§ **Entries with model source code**
──────────────────────────────

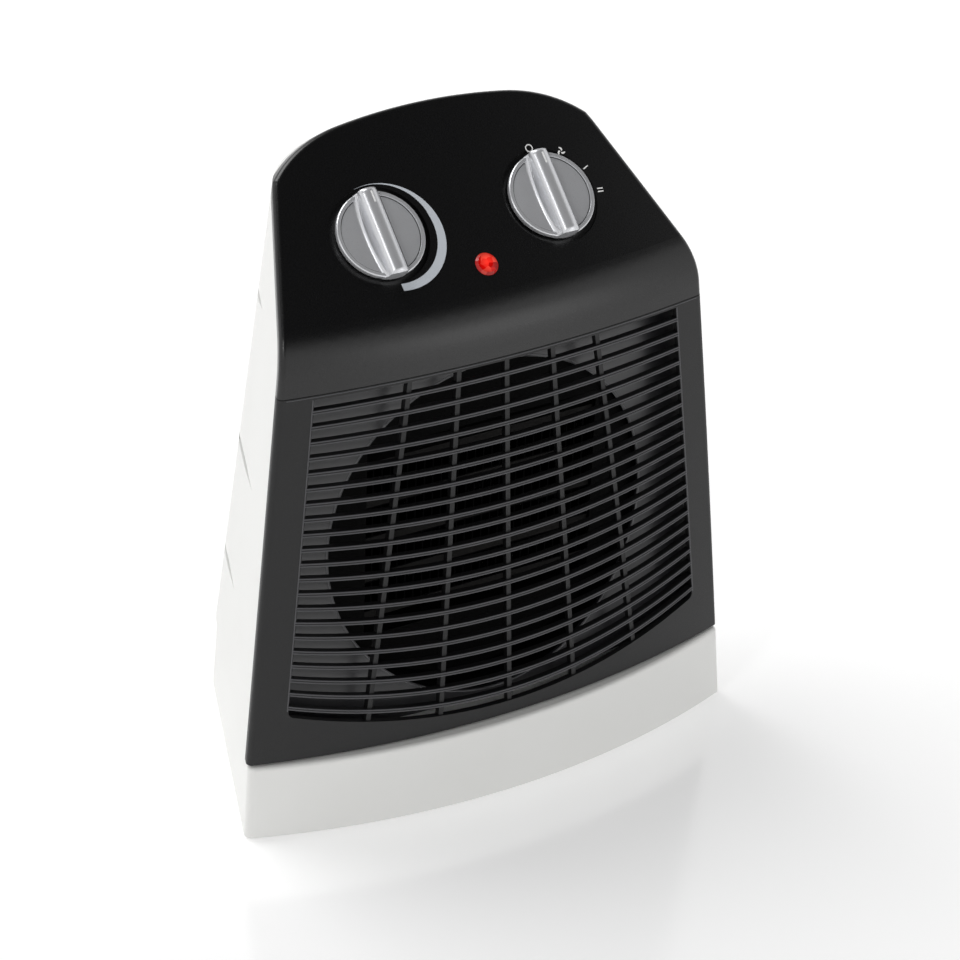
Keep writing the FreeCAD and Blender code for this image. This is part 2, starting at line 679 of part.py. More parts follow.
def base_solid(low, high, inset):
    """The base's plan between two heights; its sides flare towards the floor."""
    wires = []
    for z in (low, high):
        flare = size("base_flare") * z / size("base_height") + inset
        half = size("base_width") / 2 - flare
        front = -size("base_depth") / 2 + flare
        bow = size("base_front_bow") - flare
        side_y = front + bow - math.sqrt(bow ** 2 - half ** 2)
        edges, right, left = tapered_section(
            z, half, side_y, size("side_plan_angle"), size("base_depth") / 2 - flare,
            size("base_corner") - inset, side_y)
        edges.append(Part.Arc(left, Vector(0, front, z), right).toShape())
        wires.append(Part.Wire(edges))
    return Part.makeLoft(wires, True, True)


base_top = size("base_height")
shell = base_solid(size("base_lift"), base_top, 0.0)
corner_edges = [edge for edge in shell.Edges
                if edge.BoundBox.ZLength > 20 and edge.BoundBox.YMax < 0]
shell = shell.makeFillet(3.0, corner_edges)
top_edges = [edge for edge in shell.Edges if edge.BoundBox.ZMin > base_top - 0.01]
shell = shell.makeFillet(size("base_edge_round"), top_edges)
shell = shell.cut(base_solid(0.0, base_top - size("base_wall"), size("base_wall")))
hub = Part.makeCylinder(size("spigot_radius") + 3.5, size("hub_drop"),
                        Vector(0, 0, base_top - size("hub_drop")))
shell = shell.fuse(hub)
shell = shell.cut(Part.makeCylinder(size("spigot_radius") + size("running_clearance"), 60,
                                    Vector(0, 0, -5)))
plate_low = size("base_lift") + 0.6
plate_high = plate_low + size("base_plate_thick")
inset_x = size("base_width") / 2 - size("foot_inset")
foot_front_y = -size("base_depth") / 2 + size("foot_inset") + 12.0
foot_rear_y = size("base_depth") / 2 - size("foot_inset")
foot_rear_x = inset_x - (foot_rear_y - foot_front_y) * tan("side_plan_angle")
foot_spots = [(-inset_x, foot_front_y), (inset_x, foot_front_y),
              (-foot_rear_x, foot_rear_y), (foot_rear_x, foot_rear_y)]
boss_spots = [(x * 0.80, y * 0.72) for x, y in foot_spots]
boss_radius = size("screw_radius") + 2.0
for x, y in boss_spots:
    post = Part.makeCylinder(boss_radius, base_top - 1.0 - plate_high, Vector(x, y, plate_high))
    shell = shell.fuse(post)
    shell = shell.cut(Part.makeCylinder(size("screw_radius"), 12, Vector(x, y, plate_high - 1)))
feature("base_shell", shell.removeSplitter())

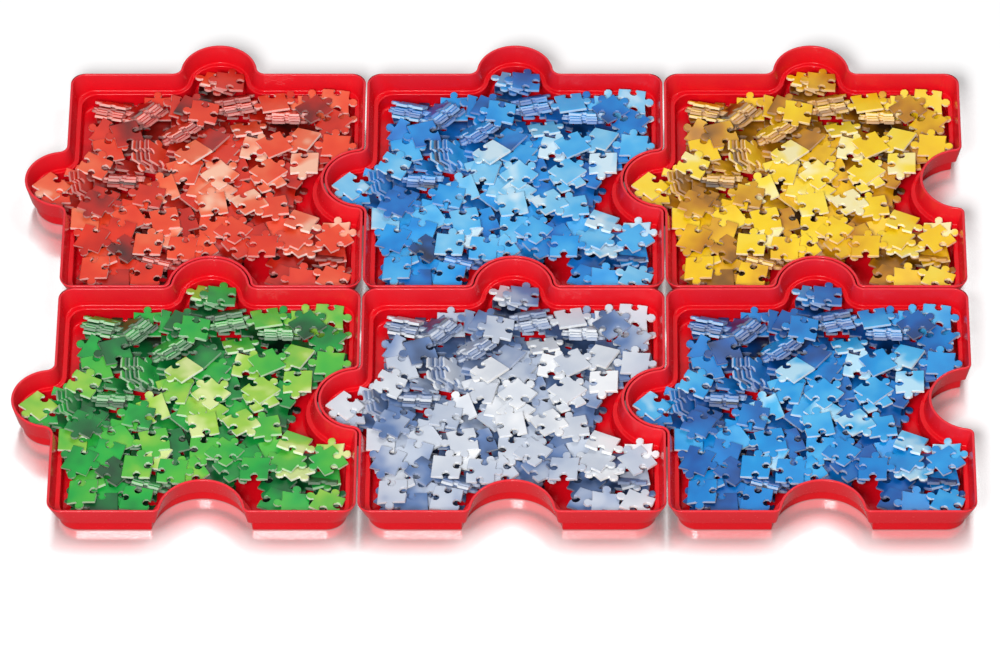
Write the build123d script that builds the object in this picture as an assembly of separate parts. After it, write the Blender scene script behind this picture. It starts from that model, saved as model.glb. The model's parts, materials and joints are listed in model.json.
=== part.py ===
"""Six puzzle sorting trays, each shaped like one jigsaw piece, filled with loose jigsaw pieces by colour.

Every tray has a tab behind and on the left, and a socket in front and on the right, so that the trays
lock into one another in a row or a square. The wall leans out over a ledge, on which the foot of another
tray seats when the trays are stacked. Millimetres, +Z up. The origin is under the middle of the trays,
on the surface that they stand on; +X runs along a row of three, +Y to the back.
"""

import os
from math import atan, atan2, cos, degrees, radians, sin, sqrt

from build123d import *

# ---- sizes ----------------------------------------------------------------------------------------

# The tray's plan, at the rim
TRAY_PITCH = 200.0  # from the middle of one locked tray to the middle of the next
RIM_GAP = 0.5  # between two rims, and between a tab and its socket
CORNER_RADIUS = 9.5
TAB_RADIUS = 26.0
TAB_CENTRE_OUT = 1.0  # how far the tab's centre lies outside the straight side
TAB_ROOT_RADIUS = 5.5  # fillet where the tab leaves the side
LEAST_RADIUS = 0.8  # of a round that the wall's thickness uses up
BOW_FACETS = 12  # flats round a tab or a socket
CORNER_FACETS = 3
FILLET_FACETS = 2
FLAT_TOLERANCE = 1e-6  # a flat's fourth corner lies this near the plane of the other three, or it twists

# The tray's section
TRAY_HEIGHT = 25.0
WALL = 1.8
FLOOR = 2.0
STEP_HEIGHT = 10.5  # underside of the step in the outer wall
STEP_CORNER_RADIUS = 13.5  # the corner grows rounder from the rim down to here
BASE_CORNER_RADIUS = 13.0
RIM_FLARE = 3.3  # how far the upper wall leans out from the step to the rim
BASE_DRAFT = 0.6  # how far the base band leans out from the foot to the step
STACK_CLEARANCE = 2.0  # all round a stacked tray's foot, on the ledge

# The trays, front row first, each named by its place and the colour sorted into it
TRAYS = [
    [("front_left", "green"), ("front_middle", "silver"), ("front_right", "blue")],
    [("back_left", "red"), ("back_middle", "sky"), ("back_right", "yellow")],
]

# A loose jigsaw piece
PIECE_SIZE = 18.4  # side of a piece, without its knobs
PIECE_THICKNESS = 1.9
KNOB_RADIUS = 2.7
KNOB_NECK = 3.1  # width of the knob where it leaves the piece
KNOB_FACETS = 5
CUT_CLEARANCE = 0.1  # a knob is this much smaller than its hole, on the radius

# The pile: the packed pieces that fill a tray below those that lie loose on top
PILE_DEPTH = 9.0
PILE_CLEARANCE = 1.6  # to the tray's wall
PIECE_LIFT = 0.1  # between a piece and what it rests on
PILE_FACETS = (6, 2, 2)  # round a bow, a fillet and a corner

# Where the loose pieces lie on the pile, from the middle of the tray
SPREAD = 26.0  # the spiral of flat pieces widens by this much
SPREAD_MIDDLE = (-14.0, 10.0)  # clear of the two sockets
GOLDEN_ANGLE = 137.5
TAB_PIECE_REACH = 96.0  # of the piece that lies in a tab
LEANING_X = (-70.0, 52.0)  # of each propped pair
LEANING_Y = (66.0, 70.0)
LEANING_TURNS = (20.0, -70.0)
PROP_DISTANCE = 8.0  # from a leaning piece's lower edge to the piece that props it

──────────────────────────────

§ **Problem to work on**
Print the lines from the line containing "Write the build123d" to the line containing "from build123d import *", both ends included, exactly and with nothing added.

§ **Response to the task**
Write the build123d script that builds the object in this picture as an assembly of separate parts. After it, write the Blender scene script behind this picture. It starts from that model, saved as model.glb. The model's parts, materials and joints are listed in model.json.
=== part.py ===
"""Six puzzle sorting trays, each shaped like one jigsaw piece, filled with loose jigsaw pieces by colour.

Every tray has a tab behind and on the left, and a socket in front and on the right, so that the trays
lock into one another in a row or a square. The wall leans out over a ledge, on which the foot of another
tray seats when the trays are stacked. Millimetres, +Z up. The origin is under the middle of the trays,
on the surface that they stand on; +X runs along a row of three, +Y to the back.
"""

import os
from math import atan, atan2, cos, degrees, radians, sin, sqrt

from build123d import *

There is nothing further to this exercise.